__PROBLEM TO SOLVE__
Restate the entire listing word for word.

__GIVEN DATA__

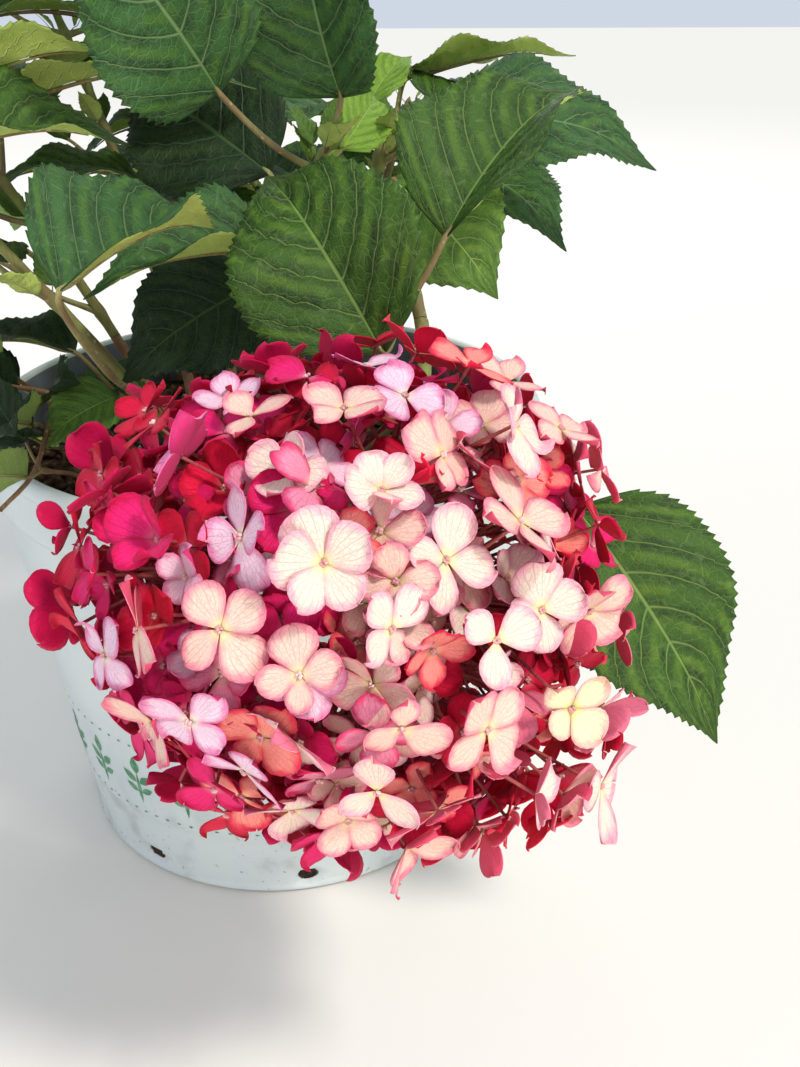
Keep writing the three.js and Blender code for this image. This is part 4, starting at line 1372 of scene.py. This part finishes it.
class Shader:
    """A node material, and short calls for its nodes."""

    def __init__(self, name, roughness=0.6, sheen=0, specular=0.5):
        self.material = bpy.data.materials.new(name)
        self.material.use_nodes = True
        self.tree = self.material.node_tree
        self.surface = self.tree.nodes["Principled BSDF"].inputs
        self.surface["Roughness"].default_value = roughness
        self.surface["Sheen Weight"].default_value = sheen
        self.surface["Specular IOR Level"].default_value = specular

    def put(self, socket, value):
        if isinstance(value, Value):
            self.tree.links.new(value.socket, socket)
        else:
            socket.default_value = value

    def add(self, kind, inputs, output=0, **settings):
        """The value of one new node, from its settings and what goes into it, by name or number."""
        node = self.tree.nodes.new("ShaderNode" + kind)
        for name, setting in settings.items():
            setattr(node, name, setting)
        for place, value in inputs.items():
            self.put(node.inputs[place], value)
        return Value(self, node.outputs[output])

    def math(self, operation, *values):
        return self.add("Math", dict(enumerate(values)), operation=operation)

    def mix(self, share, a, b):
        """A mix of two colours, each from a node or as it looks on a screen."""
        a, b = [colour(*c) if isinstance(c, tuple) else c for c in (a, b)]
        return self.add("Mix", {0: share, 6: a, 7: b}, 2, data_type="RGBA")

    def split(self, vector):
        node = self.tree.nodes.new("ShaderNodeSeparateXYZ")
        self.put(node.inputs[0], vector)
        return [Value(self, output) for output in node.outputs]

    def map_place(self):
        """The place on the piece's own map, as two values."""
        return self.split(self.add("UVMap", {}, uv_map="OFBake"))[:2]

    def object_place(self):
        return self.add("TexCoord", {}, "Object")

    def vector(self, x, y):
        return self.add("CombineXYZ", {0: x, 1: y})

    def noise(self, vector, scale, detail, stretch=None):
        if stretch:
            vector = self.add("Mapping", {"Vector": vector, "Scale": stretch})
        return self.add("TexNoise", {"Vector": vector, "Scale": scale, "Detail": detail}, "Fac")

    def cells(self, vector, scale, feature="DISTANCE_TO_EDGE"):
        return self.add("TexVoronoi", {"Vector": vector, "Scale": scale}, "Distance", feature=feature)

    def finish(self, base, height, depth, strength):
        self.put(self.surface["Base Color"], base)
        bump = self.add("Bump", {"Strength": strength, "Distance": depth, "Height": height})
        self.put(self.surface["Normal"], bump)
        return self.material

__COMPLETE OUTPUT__
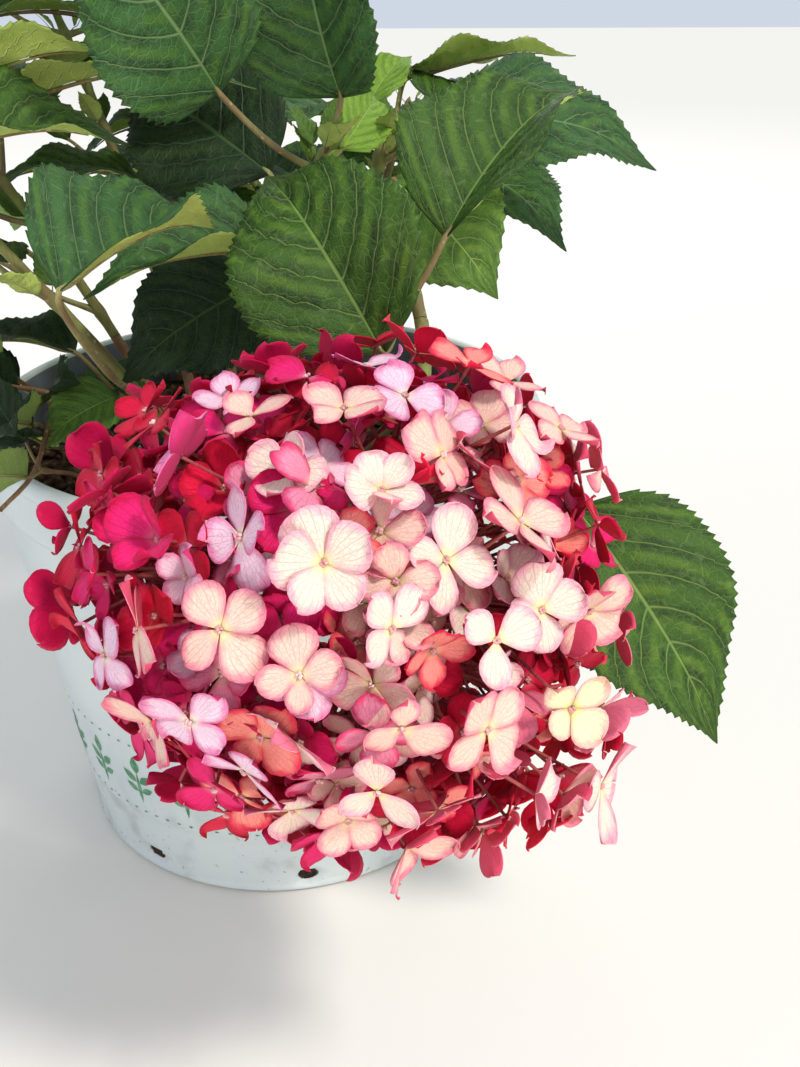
Keep writing the three.js and Blender code for this image. This is part 4, starting at line 1372 of scene.py. This part finishes it.
class Shader:
    """A node material, and short calls for its nodes."""

    def __init__(self, name, roughness=0.6, sheen=0, specular=0.5):
        self.material = bpy.data.materials.new(name)
        self.material.use_nodes = True
        self.tree = self.material.node_tree
        self.surface = self.tree.nodes["Principled BSDF"].inputs
        self.surface["Roughness"].default_value = roughness
        self.surface["Sheen Weight"].default_value = sheen
        self.surface["Specular IOR Level"].default_value = specular

    def put(self, socket, value):
        if isinstance(value, Value):
            self.tree.links.new(value.socket, socket)
        else:
            socket.default_value = value

    def add(self, kind, inputs, output=0, **settings):
        """The value of one new node, from its settings and what goes into it, by name or number."""
        node = self.tree.nodes.new("ShaderNode" + kind)
        for name, setting in settings.items():
            setattr(node, name, setting)
        for place, value in inputs.items():
            self.put(node.inputs[place], value)
        return Value(self, node.outputs[output])

    def math(self, operation, *values):
        return self.add("Math", dict(enumerate(values)), operation=operation)

    def mix(self, share, a, b):
        """A mix of two colours, each from a node or as it looks on a screen."""
        a, b = [colour(*c) if isinstance(c, tuple) else c for c in (a, b)]
        return self.add("Mix", {0: share, 6: a, 7: b}, 2, data_type="RGBA")

    def split(self, vector):
        node = self.tree.nodes.new("ShaderNodeSeparateXYZ")
        self.put(node.inputs[0], vector)
        return [Value(self, output) for output in node.outputs]

    def map_place(self):
        """The place on the piece's own map, as two values."""
        return self.split(self.add("UVMap", {}, uv_map="OFBake"))[:2]

    def object_place(self):
        return self.add("TexCoord", {}, "Object")

    def vector(self, x, y):
        return self.add("CombineXYZ", {0: x, 1: y})

    def noise(self, vector, scale, detail, stretch=None):
        if stretch:
            vector = self.add("Mapping", {"Vector": vector, "Scale": stretch})
        return self.add("TexNoise", {"Vector": vector, "Scale": scale, "Detail": detail}, "Fac")

    def cells(self, vector, scale, feature="DISTANCE_TO_EDGE"):
        return self.add("TexVoronoi", {"Vector": vector, "Scale": scale}, "Distance", feature=feature)

    def finish(self, base, height, depth, strength):
        self.put(self.surface["Base Color"], base)
        bump = self.add("Bump", {"Strength": strength, "Distance": depth, "Height": height})
        self.put(self.surface["Normal"], bump)
        return self.material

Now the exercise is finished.